Intervention de Monique Cerisier-ben Guiga

Réunion du 7 avril 2011 à 21h30
Bioéthique — Articles additionnels après l'article 22 quater

Photo de Monique Cerisier-ben GuigaMonique Cerisier-ben Guiga :

Je constate que les sénateurs représentant les Français établis hors de France se retrouvent parfois, au-delà des clivages politiques !

À mon tour, je voudrais insister sur le fait que nous sommes les législateurs.

La maxime, évidente pendant des millénaires, selon laquelle la mère est celle qui accouche est déjà contredite par l’adoption plénière. Il y a donc belle lurette que ce grand principe a été dépassé !

Cela étant dit, la gestation pour autrui est un sujet sur lequel il est difficile de se forger une opinion.

Personnellement, je soutiens sa légalisation. J’ai arrêté cette position après avoir participé pendant un an aux réflexions du groupe de travail Terra Nova, lequel comprenait des psychologues, des psychanalystes, des anthropologues, des médecins obstétriciens, des spécialistes de déontologie, qui tous avaient beaucoup lu sur le sujet, essentiellement en anglais malheureusement, car il existe très peu d’études en français.

S’il est difficile de se faire une opinion, en particulier pour une femme, c’est d’abord parce que le vécu et les motivations d’une mère porteuse ne peuvent pas être évalués à l’aune d’une expérience de la maternité vécue dans le cadre d’une relation amoureuse. Une femme qui a l’expérience d’une maternité traditionnelle ne peut pas facilement admettre d’emblée la pratique de la mère porteuse.

Quoi qu’il en soit, nous sommes confrontés à une réalité qui a deux versants, l’un sordide, l’autre altruiste.

Le versant sordide a été très largement médiatisé. En Inde et en Ukraine, des femmes pauvres sont exploitées par des cliniques spécialisées en vue de répondre à la demande de riches couples étrangers ; il s’agit alors d’une activité lucrative qui instrumentalise le corps humain et le transforme en un produit marchand.

Sénatrice représentant les Français établis à l’étranger, j’ai été confrontée à ces pratiques. Elles me révulsent, d’autant qu’elles ont de lourdes conséquences pour les enfants qui en sont issus, dont l’histoire n’est pas plus racontable que celle d’un enfant qu’on est allé acheter dans un orphelinat ; une telle histoire ne peut pas servir de base à la construction de leur personnalité.
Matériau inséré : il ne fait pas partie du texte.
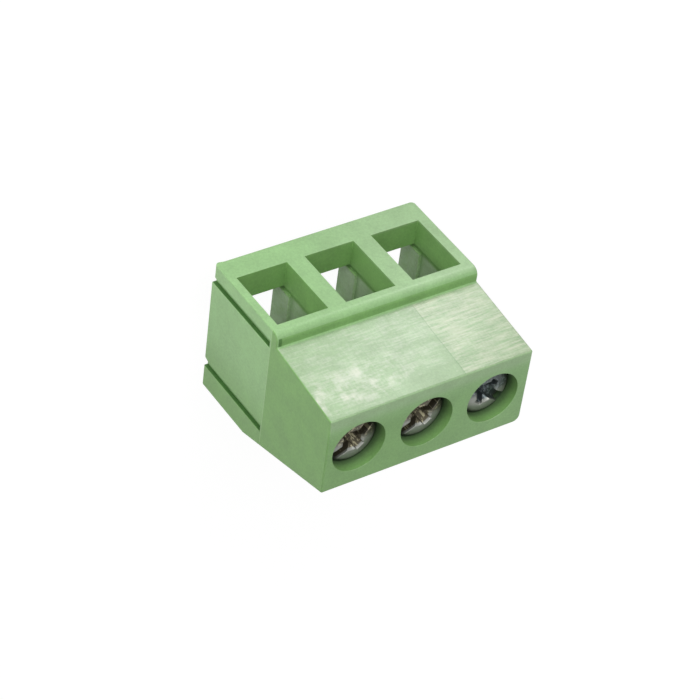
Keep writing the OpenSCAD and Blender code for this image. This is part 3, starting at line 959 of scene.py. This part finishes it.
class TERMINAL_OT_stage(bpy.types.Operator):
    """Lay the floor, light it and set the camera"""

    bl_idname = "terminal.stage"
    bl_label = "Stage"

    def execute(self, context):
        own = context.scene.terminal_stage
        reach = 1.0  # how far the floor runs each way, in metres
        sheet = bpy.data.meshes.new("floor")
        corners = [(-reach, -reach), (reach, -reach), (reach, reach), (-reach, reach)]
        sheet.from_pydata([(x, y, PIN_TIP_Z) for x, y in corners], [], [(0, 1, 2, 3)])
        floor = bpy.data.objects.new("floor", sheet)
        sheet.materials.append(floor_material(own))
        bpy.context.collection.objects.link(floor)
        white_world(own)
        centre = (HOUSING_LOW + HOUSING_HIGH) / 2
        card_lamp(
            "key", centre + Vector((60, -255, 155)) * MM, centre, 220 * MM, 220 * MM,
            own.key_radiance,
        )
        slope_middle = Vector((0, HOUSING_LOW.y + 1.4 * MM, 11.2 * MM))
        card_lamp(
            "low_card", Vector((-12, -26, 0.65)) * MM, slope_middle, 16 * MM, 10 * MM,
            own.card_radiance, fill=False,
        )
        card_lamp(
            "end_card", Vector((28, -24, 4)) * MM, Vector((7.5, -5, 5)) * MM, 14 * MM, 14 * MM,
            own.end_radiance, gleam=False,
        )
        card_lamp(
            "rear", centre + Vector((-40, 190, 14)) * MM, centre, 160 * MM, 50 * MM,
            own.rear_radiance, gleam=False,
        )
        rolled_camera(own.lens)
        context.scene.view_settings.view_transform = "Standard"
        return {"FINISHED"}


class TERMINAL_PT_pieces(bpy.types.Panel):
    """Offers the steps that build the terminal and its stage"""

    bl_idname = "TERMINAL_PT_pieces"
    bl_label = "Screw Terminal"
    bl_space_type = "VIEW_3D"
    bl_region_type = "UI"
    bl_category = "Terminal"

    def draw(self, context):
        for operator in OPERATORS:
            self.layout.operator(operator.bl_idname)


SETTINGS = {
    "terminal_housing": TerminalHousingSettings,
    "terminal_screws": TerminalScrewSettings,
    "terminal_strips": TerminalStripSettings,
    "terminal_stage": TerminalStageSettings,
}
OPERATORS = (
    TERMINAL_OT_housing,
    TERMINAL_OT_screws,
    TERMINAL_OT_clamps,
    TERMINAL_OT_contacts,
    TERMINAL_OT_stage,
)


def register():
    """Registers the settings, the operators and the panel."""
    for name, group in SETTINGS.items():
        bpy.utils.register_class(group)
        setattr(bpy.types.Scene, name, bpy.props.PointerProperty(type=group))
    for cls in (*OPERATORS, TERMINAL_PT_pieces):
        bpy.utils.register_class(cls)


def unregister():
    """Takes them away again."""
    for cls in reversed((*OPERATORS, TERMINAL_PT_pieces)):
        bpy.utils.unregister_class(cls)
    for name, group in SETTINGS.items():
        delattr(bpy.types.Scene, name)
        bpy.utils.unregister_class(group)


def main():
    """Builds everything."""
    register()
    for operator in OPERATORS:
        family, name = operator.bl_idname.split(".")
        getattr(getattr(bpy.ops, family), name)()


if __name__ == "__main__":
    main()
Cela étant, la fécondation in vitro existe depuis maintenant vingt-cinq ans. L’enfant ainsi conçu n’est pas non plus l’enfant biologique de la mère porteuse. Cette expérience nous donne du recul.

En outre, des études approfondies font apparaître nombre de fort bons exemples, en matière de gestation pour autrui, en Grande-Bretagne, au Canada, ainsi que dans certains États américains. Je ne crois pas que le législateur anglais ou canadien ait moins de sens moral que le législateur français. Il a autorisé cette pratique exceptionnelle en l’encadrant de façon adéquate. Il s’agissait en particulier d’apporter une réponse aux nombreuses jeunes femmes dont les mères ont pris du distilbène pendant qu’elles étaient enceintes d’elles et qui sont aujourd'hui privées d’utérus.
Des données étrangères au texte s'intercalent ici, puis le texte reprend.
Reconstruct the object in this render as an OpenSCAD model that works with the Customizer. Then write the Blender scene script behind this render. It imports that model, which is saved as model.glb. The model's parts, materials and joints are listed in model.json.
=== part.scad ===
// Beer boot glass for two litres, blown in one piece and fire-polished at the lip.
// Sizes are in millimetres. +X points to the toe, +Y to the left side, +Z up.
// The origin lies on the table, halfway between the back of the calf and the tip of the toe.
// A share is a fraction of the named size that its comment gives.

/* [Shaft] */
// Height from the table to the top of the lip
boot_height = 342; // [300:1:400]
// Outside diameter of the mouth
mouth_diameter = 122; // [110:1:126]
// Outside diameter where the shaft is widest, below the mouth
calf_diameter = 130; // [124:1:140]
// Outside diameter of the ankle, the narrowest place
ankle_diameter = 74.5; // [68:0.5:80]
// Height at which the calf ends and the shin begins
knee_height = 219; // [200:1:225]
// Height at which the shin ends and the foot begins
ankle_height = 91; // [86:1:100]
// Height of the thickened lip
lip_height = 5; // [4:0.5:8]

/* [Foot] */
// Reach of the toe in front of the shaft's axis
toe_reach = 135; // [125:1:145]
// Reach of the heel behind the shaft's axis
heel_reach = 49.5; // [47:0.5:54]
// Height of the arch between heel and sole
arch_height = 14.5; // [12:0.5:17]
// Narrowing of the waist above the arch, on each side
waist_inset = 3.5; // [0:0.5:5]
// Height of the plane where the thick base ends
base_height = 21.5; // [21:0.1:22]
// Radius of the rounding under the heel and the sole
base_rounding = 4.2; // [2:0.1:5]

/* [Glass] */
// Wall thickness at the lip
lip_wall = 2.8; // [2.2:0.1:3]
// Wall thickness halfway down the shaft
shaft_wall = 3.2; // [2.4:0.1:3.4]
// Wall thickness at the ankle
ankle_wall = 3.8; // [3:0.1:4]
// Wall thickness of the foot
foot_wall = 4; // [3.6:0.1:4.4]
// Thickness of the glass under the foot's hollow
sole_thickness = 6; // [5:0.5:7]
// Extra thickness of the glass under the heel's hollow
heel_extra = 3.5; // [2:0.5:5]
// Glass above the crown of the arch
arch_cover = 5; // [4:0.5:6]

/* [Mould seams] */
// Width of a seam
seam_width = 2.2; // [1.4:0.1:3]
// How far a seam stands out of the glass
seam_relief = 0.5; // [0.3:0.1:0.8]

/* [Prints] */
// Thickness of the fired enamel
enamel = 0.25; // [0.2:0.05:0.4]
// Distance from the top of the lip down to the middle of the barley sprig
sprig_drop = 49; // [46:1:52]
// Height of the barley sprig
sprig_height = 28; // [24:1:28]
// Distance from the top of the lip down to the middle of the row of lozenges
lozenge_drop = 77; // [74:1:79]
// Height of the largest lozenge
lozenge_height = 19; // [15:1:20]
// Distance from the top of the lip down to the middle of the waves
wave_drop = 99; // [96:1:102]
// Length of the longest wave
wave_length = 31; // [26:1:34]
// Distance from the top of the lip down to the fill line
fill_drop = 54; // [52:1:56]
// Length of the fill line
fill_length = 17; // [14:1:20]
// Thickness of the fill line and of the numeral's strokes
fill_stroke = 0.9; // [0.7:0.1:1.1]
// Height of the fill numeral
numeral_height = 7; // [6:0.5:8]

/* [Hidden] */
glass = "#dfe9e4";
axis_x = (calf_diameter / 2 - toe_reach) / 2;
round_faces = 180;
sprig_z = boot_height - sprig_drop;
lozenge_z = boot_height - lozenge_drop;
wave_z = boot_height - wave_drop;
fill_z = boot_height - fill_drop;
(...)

C’est pourquoi je défends la législation et l’encadrement de la GPA en France, sur les bases de ce qui fonctionne dans des conditions d’humanité irréprochables dans des pays démocratiques semblables au nôtre.

De mon point de vue, le principe de base à respecter pour garantir la réussite de la GPA est que la future mère porteuse, femme en bonne santé dont les précédentes grossesses ont été faciles et heureuses, choisisse elle-même la femme privée de la capacité d’enfanter et décide d’être enceinte pour elle, avec elle. J’ai lu cette phrase écrite par une mère porteuse à la mère d’intention quand elle a appris que l’implantation de l’embryon avait réussi : « Nous sommes enceintes ! »

À cette condition, l’encadrement législatif va garantir la liberté de la mère porteuse, le suivi médical, social et psychologique des couples concernés, la mère porteuse étant le plus souvent une femme mariée.

Une relation de complicité et d’amitié est décrite dans tous ces cas entre la mère porteuse et la mère d’intention. La mère porteuse n’est pas au service de la mère d’intention ; c’est la mère d’intention qui est son obligée. En conséquence, la compensation financière est en réalité un contre-don au don qui est fait par la mère porteuse.

Il est grand temps de légaliser la GPA en France, afin que nous n’ayons plus à lire dans la presse que des enfants vivant dans notre pays, enfants biologiques de leurs parents français, sont privés du droit d’avoir un état civil français parce que leur mère porteuse résidait à l’étranger.